Reproduce all of the data that follows, character for character.

>> begin Information shown

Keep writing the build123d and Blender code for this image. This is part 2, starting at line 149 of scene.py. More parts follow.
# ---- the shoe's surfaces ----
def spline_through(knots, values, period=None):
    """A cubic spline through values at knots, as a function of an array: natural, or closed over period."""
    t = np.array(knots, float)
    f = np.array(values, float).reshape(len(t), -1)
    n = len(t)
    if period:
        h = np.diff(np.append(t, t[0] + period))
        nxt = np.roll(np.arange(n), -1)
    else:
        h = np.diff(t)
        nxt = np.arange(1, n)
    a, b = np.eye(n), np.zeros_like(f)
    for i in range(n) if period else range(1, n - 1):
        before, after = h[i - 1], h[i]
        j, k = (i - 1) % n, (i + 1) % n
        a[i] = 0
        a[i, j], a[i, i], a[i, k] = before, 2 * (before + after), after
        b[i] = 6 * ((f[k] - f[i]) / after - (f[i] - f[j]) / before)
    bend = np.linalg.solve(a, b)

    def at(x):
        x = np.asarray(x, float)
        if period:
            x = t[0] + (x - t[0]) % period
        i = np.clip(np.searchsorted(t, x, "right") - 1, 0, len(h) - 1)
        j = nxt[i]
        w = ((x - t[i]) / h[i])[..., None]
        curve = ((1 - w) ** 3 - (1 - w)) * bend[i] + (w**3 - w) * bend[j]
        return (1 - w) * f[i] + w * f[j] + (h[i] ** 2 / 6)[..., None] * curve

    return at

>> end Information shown

**Expected answer:**
Keep writing the build123d and Blender code for this image. This is part 2, starting at line 149 of scene.py. More parts follow.
# ---- the shoe's surfaces ----
def spline_through(knots, values, period=None):
    """A cubic spline through values at knots, as a function of an array: natural, or closed over period."""
    t = np.array(knots, float)
    f = np.array(values, float).reshape(len(t), -1)
    n = len(t)
    if period:
        h = np.diff(np.append(t, t[0] + period))
        nxt = np.roll(np.arange(n), -1)
    else:
        h = np.diff(t)
        nxt = np.arange(1, n)
    a, b = np.eye(n), np.zeros_like(f)
    for i in range(n) if period else range(1, n - 1):
        before, after = h[i - 1], h[i]
        j, k = (i - 1) % n, (i + 1) % n
        a[i] = 0
        a[i, j], a[i, i], a[i, k] = before, 2 * (before + after), after
        b[i] = 6 * ((f[k] - f[i]) / after - (f[i] - f[j]) / before)
    bend = np.linalg.solve(a, b)

    def at(x):
        x = np.asarray(x, float)
        if period:
            x = t[0] + (x - t[0]) % period
        i = np.clip(np.searchsorted(t, x, "right") - 1, 0, len(h) - 1)
        j = nxt[i]
        w = ((x - t[i]) / h[i])[..., None]
        curve = ((1 - w) ** 3 - (1 - w)) * bend[i] + (w**3 - w) * bend[j]
        return (1 - w) * f[i] + w * f[j] + (h[i] ** 2 / 6)[..., None] * curve

    return at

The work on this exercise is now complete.